Yohanes Sulaiman, seorang dosen hubungan internasional di Universitas Jenderal Achmad Yani di Bandung, mengatakan bahwa “tidak ada manfaatnya” bagi Indonesia untuk bergabung dengan BRICS.
“Kami belum melihat hasil nyata dari BRICS selain sebagai pengelompokan untuk melawan Amerika Serikat dan tampaknya tidak ada kemajuan konkrit yang dibuat,” katanya kepada Al Jazeera.
Meskipun BRICS telah membentuk dirinya sebagai sebuah blok untuk memperjuangkan negara-negara Selatan – membentuk Bank Pembangunan Baru (NBD) sebagai alternatif dari Dana Moneter Internasional (IMF) dan Bank Dunia dan bahkan melontarkan kemungkinan mata uang baru – persepsi bahwa pengelompokan ini adalah sebuah aliansi anti-Barat yang sedang berkembang dapat mempersulit hubungan Indonesia dengan Amerika Serikat.
Minggu lalu, Pemerintah Indonesia dan perusahaan pembuat pesawat terbang Amerika Serikat, Boeing, sepakat untuk menyelesaikan penjualan 24 jet tempur F-15EX ke Jakarta setelah kunjungan Menteri Pertahanan Indonesia Prabowo Subianto ke Washington, DC.
Sulaiman dari Universitas Jenderal Achmad Yani mengatakan bahwa lebih masuk akal bagi Indonesia untuk menjadi bagian dari kelompok-kelompok seperti ASEAN dengan negara-negara tetangganya, daripada mengelompokkan negara-negara yang tidak memiliki hubungan historis atau perdagangan dengan Indonesia.
“Indonesia sudah memiliki hubungan dengan Cina, dan Rusia sekarang menjadi subyek boikot internasional, jadi tidak ada manfaatnya,” katanya.

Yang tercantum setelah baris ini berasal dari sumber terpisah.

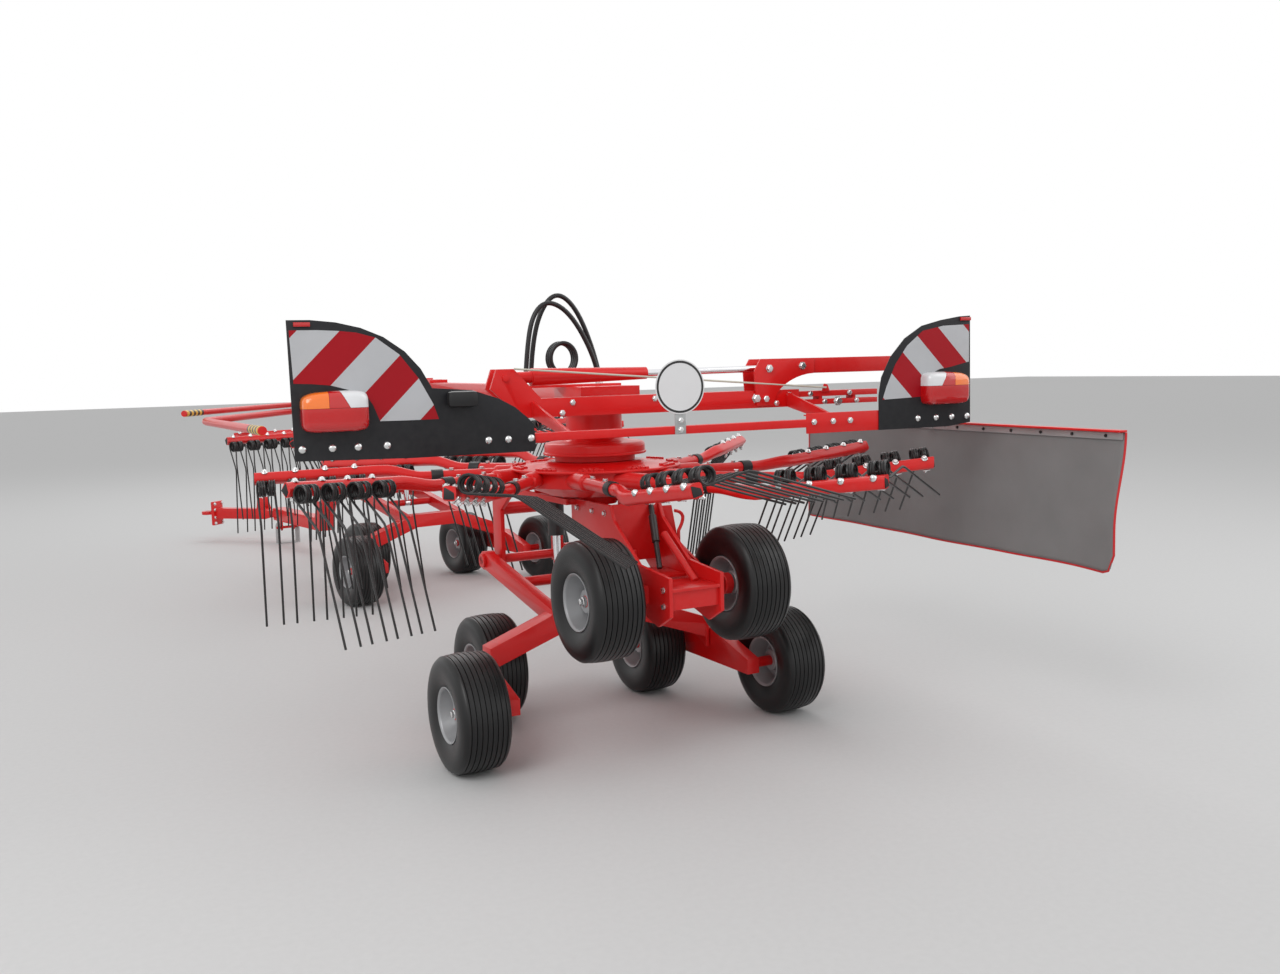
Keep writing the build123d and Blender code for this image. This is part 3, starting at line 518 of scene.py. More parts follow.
def tineSide(side):
    lean = math.radians(tine["lean"])
    downY = -tine["coil"]
    kinkZ = -tine["upper"]
    points = []
    for back in (tine["lower"], 0.05, 0.02):
        points.append(Vector((side * tine["outer"], downY - back * math.sin(lean), kinkZ - back * math.cos(lean))))
    points.append(Vector((side * tine["outer"], downY - 0.0015, kinkZ + 0.004)))
    points.append(Vector((side * tine["outer"], downY, kinkZ + 0.03)))
    count = int(tine["turns"] * tine["steps"])
    for i in range(count + 1):
        angle = math.pi - 2 * math.pi * i / tine["steps"]
        along = tine["outer"] + (tine["inner"] - tine["outer"]) * i / count
        points.append(Vector((side * along, tine["coil"] * math.cos(angle), tine["coil"] * math.sin(angle))))
    return points


tineShape = wireMesh(tineSide(-1) + tineSide(1)[::-1], tine["wire"], 1)
rotors = {"rear": ("rear_rotor", rearPlace, 0.0, "rear_boom"), "front": ("front_rotor", frontPlace, 9.0, "front_beam")}


def armPlaces(place, phase, rolled=True):
    for index, rollAngle in enumerate(arm["frontRolls" if phase else "rolls"]):
        turn = turnBy(arm["firstAngle"] + phase + index * 360 / arm["count"])
        here = place @ turn @ spot(0, -arm["offset"], layout["armHeight"]) @ turnBy(arm["droop"][index], "Y")
        yield here @ turnBy(rollAngle, "X") if rolled else here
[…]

“Afrika Selatan sedang menghadapi krisis keuangan dan kita juga bisa bekerja sama secara langsung dengan negara-negara lain seperti India.”
Di bawah kepresidenan Jokowi, Indonesia telah menetapkan target-target pembangunan yang ambisius, termasuk pemindahan ibu kota ke Kalimantan Timur dan membangun kapasitas untuk memproses komoditas menjadi produk jadi di dalam negeri, yang merupakan landasan bagi upaya Jakarta untuk mencapai produk domestik bruto (PDB) sebesar 25.000 dollar AS per kapita pada tahun 2045.

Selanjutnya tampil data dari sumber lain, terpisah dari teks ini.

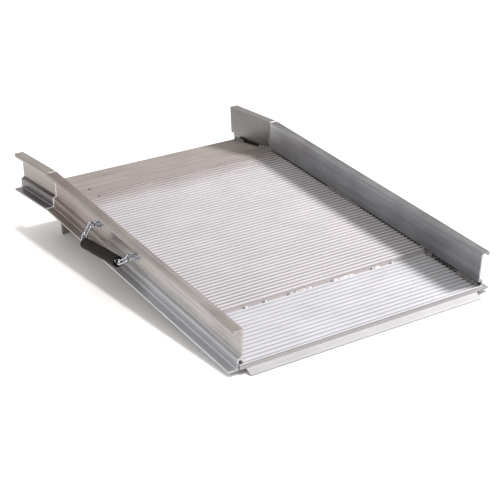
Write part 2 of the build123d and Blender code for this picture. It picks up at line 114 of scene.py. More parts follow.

Dharmaputra mengatakan bahwa Indonesia juga mengincar kelompok-kelompok global lain yang menawarkan manfaat yang lebih nyata di bidang-bidang seperti perdagangan, seperti Organisasi Kerjasama Ekonomi dan Pembangunan (OECD) yang beranggotakan 38 negara.
“Indonesia ingin bergabung dengan OECD dan bergabung dengan BRICS akan menjadi penghalang untuk itu,” katanya.
Sulaiman mengatakan bahwa upaya-upaya BRICS untuk menantang dominasi dollar AS juga mungkin akan dianggap tidak menarik bagi Indonesia.
“Ini adalah keputusan yang sangat rasional,” katanya.
“Semuanya akan sama saja apakah kita bergabung atau tidak,” tandasnya. [Red]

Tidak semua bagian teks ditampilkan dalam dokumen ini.